Domain Adaptation: Use real-world data — even unlabeled — to adapt either the simulator or the policy to better match real conditions. Adversarial domain adaptation trains a discriminator to distinguish simulated from real sensor data, and adjusts the simulator rendering to fool the discriminator.

System Identification (SysID): Measure the real robot's physical properties (joint friction, motor constants, link masses) and use these to parameterize the simulator accurately. More careful SysID reduces the gap at the cost of significant engineering effort per robot platform.

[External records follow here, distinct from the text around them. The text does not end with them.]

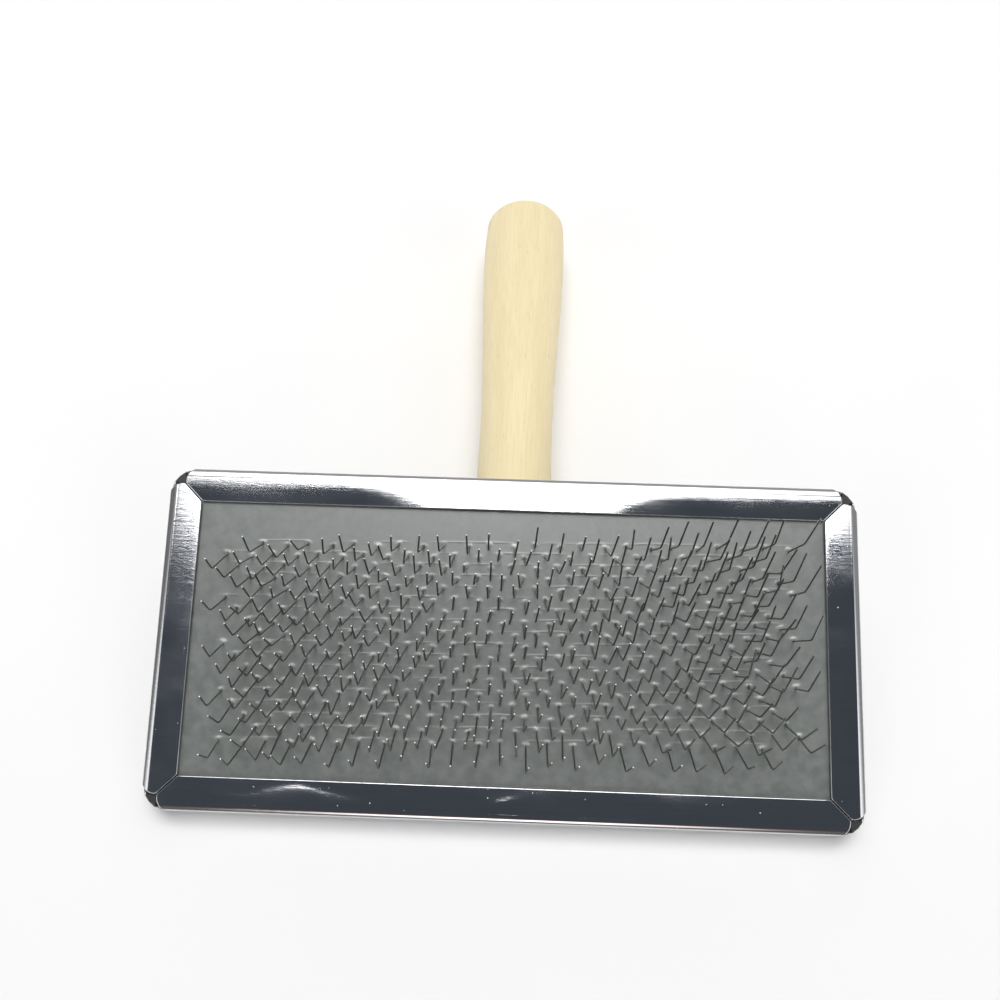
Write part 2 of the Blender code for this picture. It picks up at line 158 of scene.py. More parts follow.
# a pin's shape in the cloth's middle, on its left, on its right and along its front
PIN_LEAN = (-0.00225, -0.00270, -0.00055, -0.00310)    # towards the front, up to the knee
PIN_BACK = (0.00165, 0.00140, 0.00330, 0.00150)        # back from the knee to the tip
PIN_KNEE = (0.0082, 0.0076, 0.0088, 0.0071)            # heights above the rubber's face
PIN_TIP = (0.0142, 0.0124, 0.0165, 0.0128)
TIP_INWARD = (0.00035, 0.00005)    # towards +x, in the middle and on the left

FLOOR_HALF = 1.5
CAMERA_PLACE = (0.00115, -0.12255, 0.17163)
CAMERA_ANGLES = (34.51, -0.18, 2.12)
CEILING_GLOW = 7.4            # brightness of the soft light overhead
WALL_FRONT = 1.45             # of the room's walls, on the slant in front and behind
WALL_BACK = 0.45
WALL_LEFT = 0.22              # straight to the left, to the right and ahead
WALL_RIGHT = 0.34
WALL_LOW = 0.75               # of all the walls close to the floor
WALL_AHEAD = 0.16
PATCH_GLOW = 0.080            # where a person stands
PATCH_TOP = (math.radians(6.6), math.radians(6.0))         # where the patch fades in
PATCH_BOTTOM = (math.radians(-44.0), math.radians(-32.0))
PATCH_SIDES = (math.radians(33.0), math.radians(27.0))
PATCH_SPREAD = math.radians(3.3)    # how much the patch's top rises to the sides
PATCH_RIGHT = math.radians(-0.3)    # and what is added to that on the right
SPREAD_OVER = (math.radians(1.5), math.radians(10.0))    # both set in over these angles
CEILING_SIDES = (math.radians(22.0), math.radians(4.0))    # where the light overhead fades in
CEILING_BACK = (math.radians(50.0), math.radians(30.0))
CEILING_FRONT = (math.radians(-50.0), math.radians(-30.0))
CEILING_WIDENS = (math.radians(12.0), math.radians(42.0))  # it grows wider from here to here
CEILING_NARROWED = 0.5        # by counting the angle to the side this much


# ---- helpers ------------------------------------------------------------------------
def smoothstep(low, high, value):
    part = min(1.0, max(0.0, (value - low) / (high - low)))
    return part * part * (3 - 2 * part)


def mix(a, b, part):
    return a + (b - a) * part


def arc(centre, radius, start, end, steps):
    angles = [start + (end - start) * i / steps for i in range(steps + 1)]
    return [
        (centre[0] + radius * math.cos(a), centre[1] + radius * math.sin(a)) for a in angles
    ]


def add_piece(name, mesh, matrix, materials, replaced=()):
    """Show a mesh as a piece of the object that rides on its one body."""
    piece = bpy.data.objects.new(name, mesh)
    bpy.context.scene.collection.objects.link(piece)
    piece.matrix_world = matrix
    for material in materials:
        mesh.materials.append(material)
    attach(piece, "root")
    if replaced:
        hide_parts(*replaced)
    return piece


def mesh_from(form, name, sharp=math.radians(35.0)):
    """A smooth-shaded mesh from a bmesh, sharp where its faces meet at more than an angle."""
    mesh = bpy.data.meshes.new(name)
    form.to_mesh(mesh)
    form.free()
    mesh.shade_smooth()
    mesh.set_sharp_from_angle(angle=sharp)
    return mesh


def apply_modifiers(piece):
    """Replace a piece's mesh by the one its modifiers make."""
    graph = bpy.context.evaluated_depsgraph_get()
    mesh = bpy.data.meshes.new_from_object(piece.evaluated_get(graph))
    piece.modifiers.clear()
    piece.data = mesh
    return piece


# ---- frames -------------------------------------------------------------------------
def head_matrix():
    """The head rests on its lower front fold, against the front of the shell's box."""
    low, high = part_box("steel_shell")
    half = HEAD_DEPTH / 2
    tilt_sin, tilt_cos = math.sin(HEAD_TILT), math.cos(HEAD_TILT)
    front = (half - UPPER_FOLD) * tilt_cos + (HEAD_HEIGHT - UPPER_FOLD) * tilt_sin + UPPER_FOLD
    rise = LOWER_FOLD + (half - LOWER_FOLD) * tilt_sin - LOWER_FOLD * tilt_cos
    place = Vector(((low[0] + high[0]) / 2, low[1] + front, low[2] + rise))
    return Matrix.Translation(place) @ Matrix.Rotation(HEAD_TILT, 4, "X")


def handle_outline(cap_steps, taper_steps, front_steps):
    """The handle's outline as (radius, distance from its end), from the front to the end."""
    front_centre = (NECK_RADIUS - FRONT_ROUND, HANDLE_LENGTH - FRONT_ROUND)
    front = arc(front_centre, FRONT_ROUND, math.pi / 2, 0.0, front_steps)
    taper = []
    for step in range(taper_steps + 1):
        part = step / taper_steps
        radius = mix(NECK_RADIUS, END_RADIUS, smoothstep(0.0, 1.0, part))
        taper.append((radius, mix(NECK_AT, TAPER_START, part)))
    cap_edge = END_RADIUS - SHOULDER
    ball = (cap_edge ** 2 + CAP_HEIGHT ** 2) / (2 * CAP_HEIGHT)
    widest = math.asin(cap_edge / ball)
    cap = []
    for step in range(cap_steps, 0, -1):
        angle = widest * step / cap_steps
        cap.append((ball * math.sin(angle), ball * (1 - math.cos(angle))))
    shoulder = (END_RADIUS - SHOULDER / 4, CAP_HEIGHT + SHOULDER)
    return [*front, *taper, shoulder, *cap]


def handle_matrix():
    """The handle lies on its fat end, which reaches the back of the handle's box."""
    low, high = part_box("handle")
    outline = handle_outline(6, 8, 3)
    drop_sin, drop_cos = math.sin(HANDLE_DROP), math.cos(HANDLE_DROP)
    lowest = min(along * drop_sin - radius * drop_cos for radius, along in outline)
    furthest = max(radius * drop_sin - along * drop_cos for radius, along in outline)
    place = Vector((HANDLE_END_X, high[1] - furthest, low[2] - lowest))
    turn = Matrix.Rotation(-HANDLE_TURN, 4, "Z")
    return Matrix.Translation(place) @ turn @ Matrix.Rotation(math.pi / 2 - HANDLE_DROP, 4, "X")


HEAD = head_matrix()
HANDLE = handle_matrix()
CLOTH = Matrix.Translation(CLOTH_CENTRE) @ Matrix.Rotation(CLOTH_TWIST, 4, "Z")


# ---- shader building ----------------------------------------------------------------
def node(tree, kind, inputs=None, **settings):
    """Add a node. An input is given as a value or as another node's output."""
    made = tree.nodes.new(kind)
    for name, value in settings.items():
        setattr(made, name, value)
    for key, value in (inputs or {}).items():
        socket = made.inputs[key]
        if isinstance(value, bpy.types.NodeSocket):
            tree.links.new(value, socket)
        else:
            socket.default_value = value
    return made


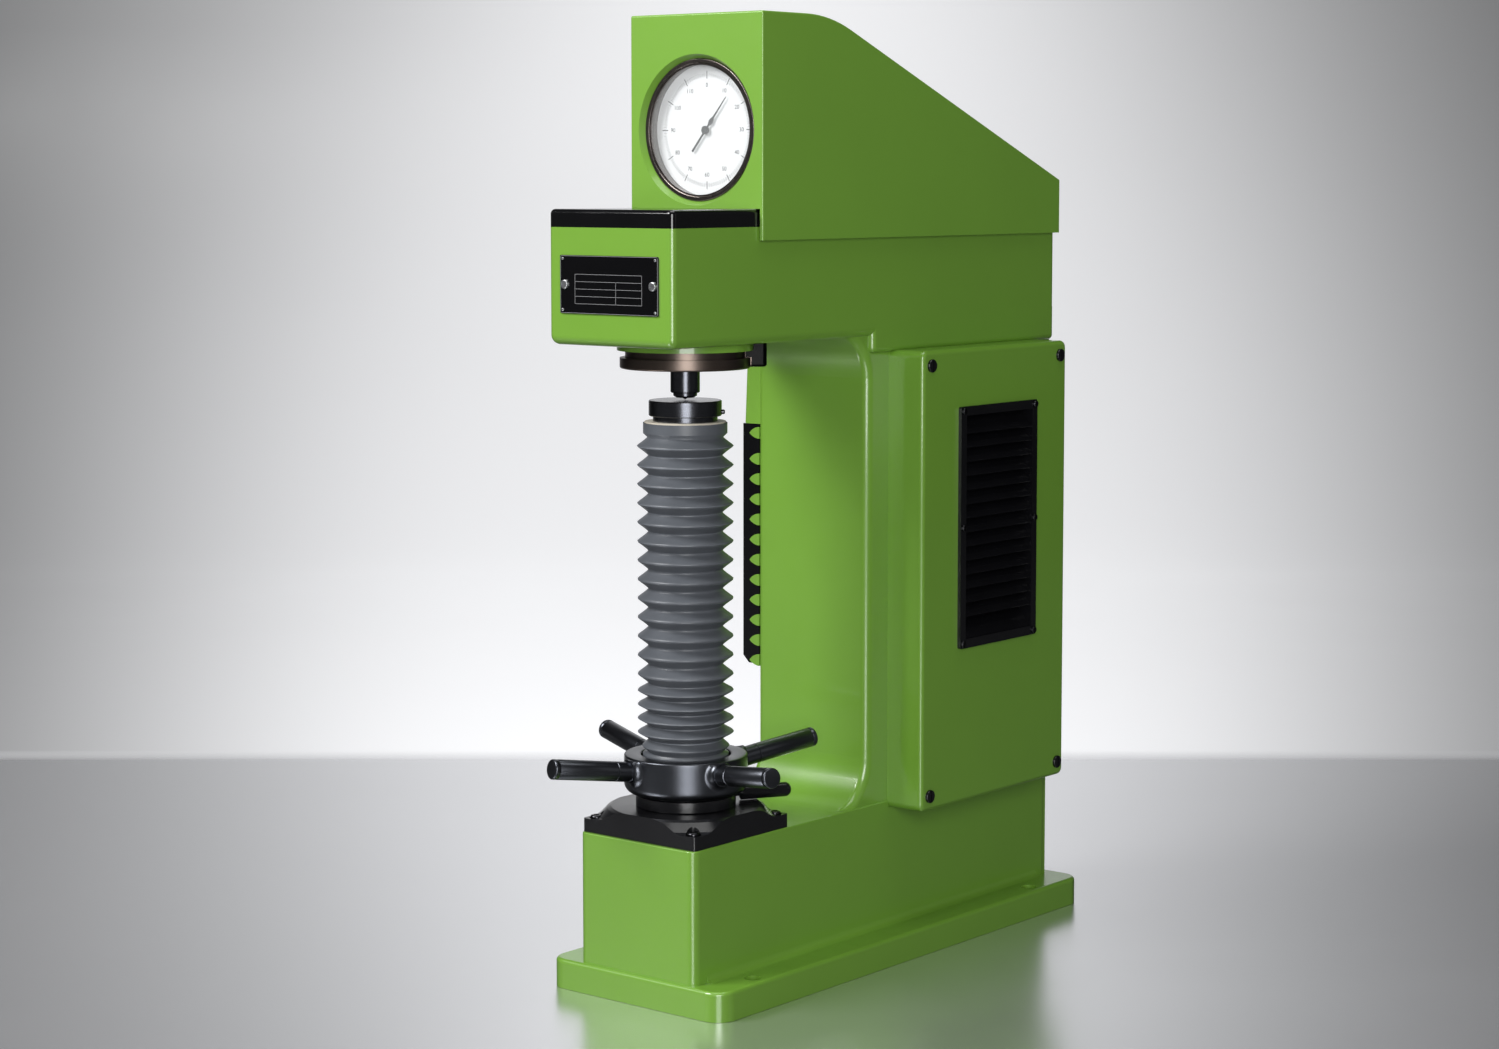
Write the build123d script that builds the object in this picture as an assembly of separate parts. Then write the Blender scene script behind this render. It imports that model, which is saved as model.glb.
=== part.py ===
"""Raised bench hardness tester with a motorised dead-weight load and a round dial.

Millimetres. The origin is on the bench, under the test axis. +Z is up, -Y is the front
where the operator stands, and +X is the side that carries the electrics box.
"""
import os
from math import atan2, cos, degrees, hypot, pi, radians, sin, sqrt, tan

from build123d import *

# Fits and clearances
running = 0.05
seat_gap = 0.3
push_fit = 0.1

# Base plate
base_half_width = 116.5
base_front = -84.0
base_rear = 568.0
base_thickness = 30.5
base_corner = 21.0
base_edge = 4.0
anchor_hole = 9.0
anchor_x = 101.0
anchor_front = -15.0
anchor_rear = 482.0
base_fillet = 8.0

# Casting: lower body, column and head
lower_half_width = 77.0
lower_front = -79.0
lower_top = 166.5
lower_corner = 9.5
column_half_width = 75.5
column_front = 209.0
column_rear = 553.0
throat_low_radius = 50.0
throat_high_radius = 45.0
throat_edge = 9.0
head_half_width = 82.0
head_front = -114.5
head_bottom = 668.0
head_top = 785.5
head_corner = 6.5
head_bottom_edge = 9.0
shoulder_height = 18.0
shoulder_edge = 6.0
boss_radius = 69.5
boss_height = 7.5
wall = 10.0
wire_hole = 14.0
wire_y = 300.0
wire_z = 250.0
casting_floor = 16.0
head_floor = 14.0
lower_roof = 16.5

# Sheet-metal hood
sheet = 1.5
hood_half_width = 87.5
hood_front = 17.0
hood_rear = 554.5
hood_bottom = 772.0
hood_rise = 214.5
hood_rear_rise = 46.4
hood_slope = 21.5
hood_crown = 200.0
hood_edge = 2.0
hood_lip = 11.0
hood_lip_start = 90.0

# Head top cover and nameplate
cap_height = 18.0
cap_edge = 5.0
cap_wall = 2.5
plate_half_width = 64.5
plate_height = 58.0
plate_drop = 27.5
plate_thickness = 1.6
plate_screw_x = 58.0
plate_pin_inset = 3.5
plate_pin_head = 0.4

# Dial
dial_rise = 97.2
dial_opening = 72.5
dial_lip = 6.0
dial_bevel = 4.0
dial_bevel_depth = 6.0
bezel_setback = 5.0
dial_depth = 18.0
bezel_wall = 5.0
glass_thickness = 2.0
face_thickness = 1.5
case_wall = 3.0
case_depth = 36.0
pointer_length = 42.5
pointer_tail = 28.0
pointer_angle = 39.0
pointer_thickness = 0.8
arbor_radius = 1.5
pointer_hub = 4.3
bezel_lip = 1.5
bridge_depth = 50.0
bridge_saddle = 14.0
bridge_inset = 7.0
bridge_post_half = 18.0
bridge_post = 12.0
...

Real-Data Fine-Tuning: Train the initial policy in simulation for data efficiency, then fine-tune on a smaller amount of real-world data collected on the physical robot. This approach is used by most commercial humanoid companies — simulation provides the behavioral backbone, real data corrects systematic errors.

Current State in Humanoid Robotics

Sim-to-real transfer for locomotion is largely solved. Bipedal walking policies for humanoid robots can now be trained entirely in simulation and deployed with minimal tuning — a milestone that was beyond the state of the art in 2020. The challenge has shifted to manipulation.

For dexterous manipulation, the contact-heavy nature of grasping and assembly tasks makes sim-to-real one of the active bottlenecks. Physical Intelligence's π0 and π0.2 models bypass the problem partially by collecting massive amounts of real-world teleoperation data, effectively making real data the primary training source and reducing dependence on sim-to-real transfer.

NVIDIA's Isaac Sim and DeepMind's MuJoCo remain the dominant simulation platforms for humanoid policy training. NVIDIA's recent investment in photorealistic rendering (through its Omniverse platform) targets the visual domain gap specifically.


FAQ

Is sim-to-real transfer a solved problem for humanoids? For locomotion (walking, running, climbing stairs), sim-to-real transfer is largely solved — policies trained in simulation transfer to real hardware with minimal adaptation. For dexterous manipulation, it remains one of the most active research frontiers, particularly for tasks involving deformable objects, complex contact, or high-precision placement.

How long does sim-to-real fine-tuning typically take on physical hardware? For locomotion policies, fine-tuning after sim training typically requires 1-4 hours of real-world data collection. For manipulation policies, physical fine-tuning requirements range from a few hours (for simple grasping) to several weeks (for complex assembly tasks) depending on the sensitivity of the task to the reality gap.

What simulator do most humanoid companies use? NVIDIA Isaac Sim (built on PhysX) and DeepMind's MuJoCo are the most widely used research and commercial platforms. Tesla uses its own internal simulator optimized for Optimus-specific kinematics. Figure AI uses Isaac Sim with extensive custom extensions for its Helix training pipeline.